Бродскому! - чьи чтения он устраивал в галерее Нахамкина.

В тот же день Каплан позвонил поэту: - Иосиф, ты теперь у нас миллионер! Дай денег в долг на развитие ресторана.

- Я должен посоветоваться с Мышью, - сказал тот.

«Мышь», как называл друга Бродский, – Михаил Барышников, в то время директор и звезда American Ballet Theatre, - по поводу просьбы Каплана заметил, что давать деньги в долг рискованно, и лучшим выходом в данной ситуации станет выкуп акций ресторана.

Так и поступили. Михаил вложил деньги, которые зарабатывал как звезда балета, Иосиф – часть Нобелевской премии, Роман – свою долю, - умение готовить и общаться. 

Так скрестились линии судеб, а из триумвирата ярчайших ленинградцев родилось уникальное явление под названием «Русский самовар». Расположенный в самом сердце Нью-Йорка, он оказался не просто точкой на карте и очередным гастрономическим заведением в стиле a la russe. Пространство «Русского самовара» имело, без преувеличения, сакральный смысл для соотечественников, являясь местом встречи тех, кто, казалось бы, нигде и никогда уже не могли встретиться. В «застойные» годы с уезжавшими прощались навеки, - отъезд воспринимался как смерть, пусть и с отложенной на неопределенный срок датой, проводы «отчаливающего за бугор» - как поминки. Поэтому эффект новой встречи в «Русском самоваре» был необычайно силен и ассоциировался с воскресением: «схоронившие» сидели за одним столом с «покойником».

Но, быть может, определяющим стало другое. Здесь возникла особая атмосфера – эманация загадочной русской души – приятия, любви, восхищения, -  градус эмоций мог повышаться до точки кипения. Здесь оттаивали души и раскрывались сердца. Здесь читали и сочиняли стихи - Аксенов, Алешковский, Ахмадулина, Вознесенский, Евтушенко, Окуджава, рисовали - Кабаков, Комар, Меламид, Тюльпанов, Неизвестный, Шемякин, Церетели, играли на подаренном Михаилом Барышниковым белом рояле - Башмет, Ростропович, Легран, Кремер, и пели под него – Бродский, Вишневская, Минелли, Хворостовский.

Здесь собиралась вся русская эмиграция, все, считающие себя причастными к русской культуре, - те, кого высылали, вынуждали уехать или лишали гражданства, те, кто высылали себя сами, не умея или не желая приноравливаться, творить по заказу противное душе, те, кому было тесно – иногда смертельно – в советских рамках.

«Я хотел, - признавался Роман Каплан, - чтобы «Самовар» стал местом, куда русский всегда может прийти в компании или один, но, главное, он может быть уверен, что непременно встретит здесь знакомых.
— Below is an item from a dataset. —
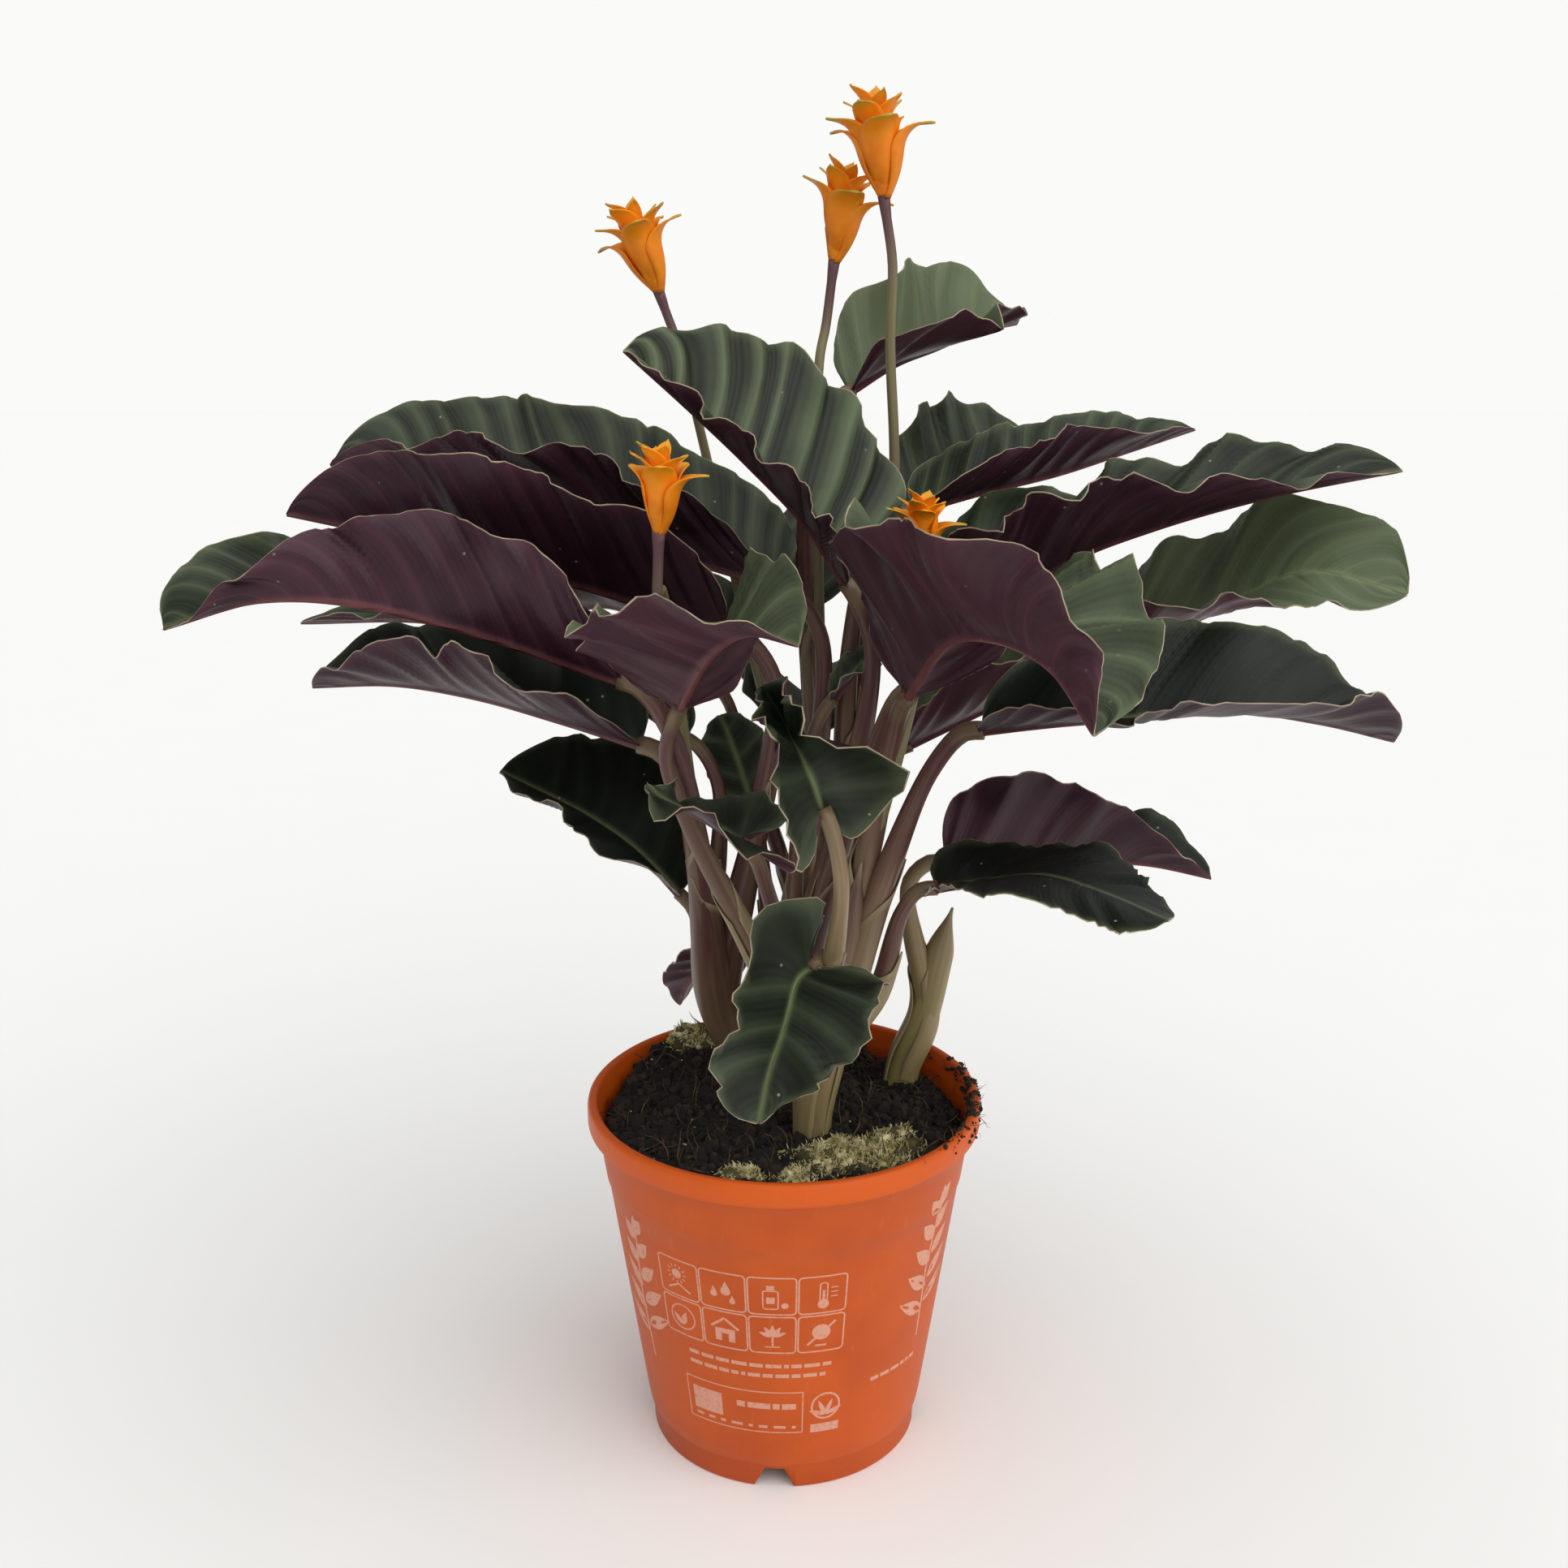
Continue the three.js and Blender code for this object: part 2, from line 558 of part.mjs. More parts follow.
// The way from the stump to a blade or a head: out of the soil beside the others, then up to its end.
function stemCurve(shoot, end, endDirection, via, { stand, reach, rise, seat }) {
  const low = shootAxis(shoot, soil.level - collar.depth + 8);
  const clear = shootAxis(shoot, soil.level + 8);
  const high = shootAxis(shoot, soil.level + collar.bunched);
  const aside = new THREE.Vector3(end.x - high.x, end.y - high.y, 0).normalize().multiplyScalar(stand);
  const tip = end.clone().addScaledVector(endDirection, -gap - seat);
  const before = tip.clone().addScaledVector(endDirection, -5);
  const lead = endDirection.clone().lerp(new THREE.Vector3(0, 0, 1), rise).normalize();
  const under = before.clone().addScaledVector(lead, -reach);
  low.addScaledVector(aside, collar.pinch);
  clear.addScaledVector(aside, collar.pinch);
  const between = (via ?? []).map(vec);
  const stops = [low, clear, high.add(aside), ...between, under, before, tip];
  return line(stops.map((p) => [...p]), "centripetal");
}

function makePetiole(leaf) {
  const rib = line(leaf.rib);
  const curve = stemCurve(shoots[leaf.shoot], rib.getPoint(0), rib.getTangent(0), leaf.via, petiole);
  const { base, sheath, sheathEnd, neck, pulvinus } = petiole;
  const radiusAt = (t) => {
    if (t < sheathEnd) return mix(base, sheath, t / sheathEnd);
    return t < 0.97 ? mix(sheath, neck, smooth(t, sheathEnd, sheathEnd + 0.15)) : pulvinus;
  };
  return taperedTube(curve, radiusAt, petiole.rows, petiole.sides);
}

function makeScape(head) {
  const up = vec(head.to).normalize();
  const curve = stemCurve(shoots[head.shoot], vec(head.at), up, head.via, scape);
  return taperedTube(curve, (t) => mix(scape.base, scape.top, t), scape.rows, scape.sides);
}

function makeStump(shoot, grow, depth, above) {
  const low = shootAxis(shoot, soil.level - depth);
  const at = shootAxis(shoot, soil.level);
  const high = shootAxis(shoot, soilTop(at.x, at.y) + above);
  const radius = collar.radius + grow;
  const axis = new THREE.LineCurve3(low, high);
  return taperedTube(axis, () => radius, 1, collar.sides);
}

function makeShoot(name) {
  const shoot = shoots[name];
  const petioles = leaves.filter((leaf) => leaf.shoot === name).map(makePetiole);
  const scapes = heads.filter((head) => head.shoot === name).map(makeScape);
  return geometryOf(join([makeStump(shoot, 0, collar.depth, collar.above), ...petioles, ...scapes]));
}

// ---- bract heads ----
// Radius of the closed cone that the bracts make lower down, as a share of the height.
function coneRadius(z) {
  return mix(0.07, bract.cone, Math.min(z / bract.coneEnd, 1));
}

// A bract leaves the cone and bends out to a point: the lowest furthest, the innermost least.
function bractSurface(height, k) {
  const inner = k / (bract.count - 1);
  const turn = rad(goldenAngle * k);
  const start = mix(0.2, 0.5, inner);
  const length = height * mix(0.6, 0.52, inner);
  const leaveAngle = rad(mix(18, 4, inner));
  const tipAngle = rad(mix(112, 48, inner));
  const half = height * mix(0.25, 0.2, inner);
  const steps = 16;
  return (u, v) => {
    let radius = height * (coneRadius(start) - 0.03);
    let z = start * height;
    for (let i = 0; i < steps; i++) {
      const angle = mix(leaveAngle, tipAngle, smooth((u * (i + 0.5)) / steps, 0.3, 1));
      radius += (length * u * Math.sin(angle)) / steps;
      z += (length * u * Math.cos(angle)) / steps;
    }
    const width = half * Math.sin(Math.PI * Math.pow(mix(0.2, 0.985, u), 1.1));
    const spread = turn + (v * width) / (radius + height * 0.04);
    return new THREE.Vector3(radius * Math.cos(spread), radius * Math.sin(spread), z);
  };
}

function makeHead(head) {
  const { height } = head;
  const { cone: wide, coneEnd } = bract;
  const profile = [[0, 0], [coneRadius(0), 0], [wide, coneEnd], [wide * 0.7, 0.68], [0, 0.72]];
  const cone = new THREE.LatheGeometry(
    profile.map(([r, z]) => new THREE.Vector2(r * height, z * height)),
    bract.coneSides,
  );
  cone.rotateX(Math.PI / 2);
  const bracts = Array.from({ length: bract.count }, (_, k) =>
    sheet(bractSurface(height, k), bract.rows, [-1, 0, 1], bract.thickness),
  );
  const geometry = geometryOf(join([cone, ...bracts]));
  const up = new THREE.Vector3(0, 0, 1);
  geometry.applyQuaternion(new THREE.Quaternion().setFromUnitVectors(up, vec(head.to).normalize()));
  geometry.translate(...head.at);
  return geometry;
}

// ---- the plant ----
place("pot", makePot(), 0xdf6a32, 0.55);
const holes = Object.values(shoots).map((shoot) => makeStump(shoot, gap, collar.depth + gap, 12));
place("soil", makeSoil(holes), 0x2a211c, 1);
for (const name of Object.keys(shoots)) place("shoot_" + name, makeShoot(name), olive, 0.6);
for (const leaf of leaves) place(leaf.name, makeBlade(leaf), green, 0.5);
for (const head of heads) place(head.name, makeHead(head), flame, 0.55);

export default plant;
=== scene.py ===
# Eternal flame calathea in an orange nursery pot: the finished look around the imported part.
# Sizes in the dictionaries are millimetres unless a note says otherwise; mm turns them into metres.
import math
import random
from functools import partial

import bmesh
import bpy
import numpy as np
from mathutils import Matrix, Vector, noise


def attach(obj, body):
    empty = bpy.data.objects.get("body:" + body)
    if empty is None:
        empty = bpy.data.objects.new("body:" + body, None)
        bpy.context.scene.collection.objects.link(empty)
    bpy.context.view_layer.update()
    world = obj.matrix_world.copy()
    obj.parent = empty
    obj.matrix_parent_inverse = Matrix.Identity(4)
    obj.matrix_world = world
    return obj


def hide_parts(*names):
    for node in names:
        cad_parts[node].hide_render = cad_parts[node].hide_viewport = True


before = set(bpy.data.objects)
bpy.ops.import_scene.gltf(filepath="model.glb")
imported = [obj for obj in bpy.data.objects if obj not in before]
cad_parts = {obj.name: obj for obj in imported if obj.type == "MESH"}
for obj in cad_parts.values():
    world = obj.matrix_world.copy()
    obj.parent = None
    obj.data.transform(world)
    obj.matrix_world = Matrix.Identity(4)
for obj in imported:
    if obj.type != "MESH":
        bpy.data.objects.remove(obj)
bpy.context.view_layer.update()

mm = 0.001
goldenAngle = math.radians(137.5)
lineSteps = 600  # how finely a line is measured before it is cut into equal lengths
scene = bpy.context.scene


def hexColour(code):
    channels = [int(code[i:i + 2], 16) / 255 for i in (1, 3, 5)]
    linear = [c / 12.92 if c <= 0.04045 else ((c + 0.055) / 1.055) ** 2.4 for c in channels]
    return (*linear, 1.0)


# Adds a node and gives back one of its outputs, or all of them when out is None. The kind may have an
# operation or a data type after it. Inputs go in order, or by name or number in a dictionary: a socket is
# linked, a list of sockets is linked one after another, and anything else is set.
def addNode(tree, kind, *inputs, out=0, **settings):
    kind, *choice = kind.split()
    node = tree.nodes.new(kind if "Node" in kind else "ShaderNode" + kind)
    if choice:
        settings["operation" if kind == "Math" else "data_type"] = choice[0]
    for key, value in settings.items():
        setattr(node, key, value)
    named = inputs[0] if inputs and isinstance(inputs[0], dict) else dict(enumerate(inputs))
    for key, value in named.items():
        for one in value if isinstance(value, list) else [value]:
            if isinstance(one, bpy.types.NodeSocket):
                tree.links.new(one, node.inputs[key])
            else:
                node.inputs[key].default_value = one
    return node.outputs if out is None else node.outputs[out]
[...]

Как будто бы это ресторан Дома кино, ВТО и ЦДЛ… Иосиф понимал, что я хочу – чтобы были друзья, чтобы Россия, какая нам нравилась, была представлена в этом ресторане. Такая русская утопия за границей».

Сюда захаживали и американские звезды – Стрейзанд, Форман, Сталлоне, Кидман. Среди посетителей - самые громкие имена деятелей мировой культуры. Приходили и становились завсегдатаями звезды спорта и политики. Практически все оставляли отзыв в гостевом альбоме: стихи, рисунки, кто-то вклеивал фотографию с шуточной надписью. Поэты и писатели дарили книги с автографами, художники – работы. Так складывался архив «Русского самовара». 

Однажды в ресторане случился большой пожар, и часть коллекции, висевшая на стенах, - погибла, но, удивительным образом, гостевые книги сохранились – в последний момент их чудом удалось спасти от огня. Эти «нетленные рукописи» - уникальный артефакт эпохи, зафиксировавший многогранную творческую среду, и аналогов ему -  нет.

Благодаря этим «письменам» будет жива «самоварная культура». Более 700 предметов, вошедших в каталог, - это готовая музейная экспозиция – памятник «русской культуры в изгнании». Наконец-то вернувшейся в отчизну.


(Вступительная статья из альбома-каталога "Русская культура в изгнании". М., 2017).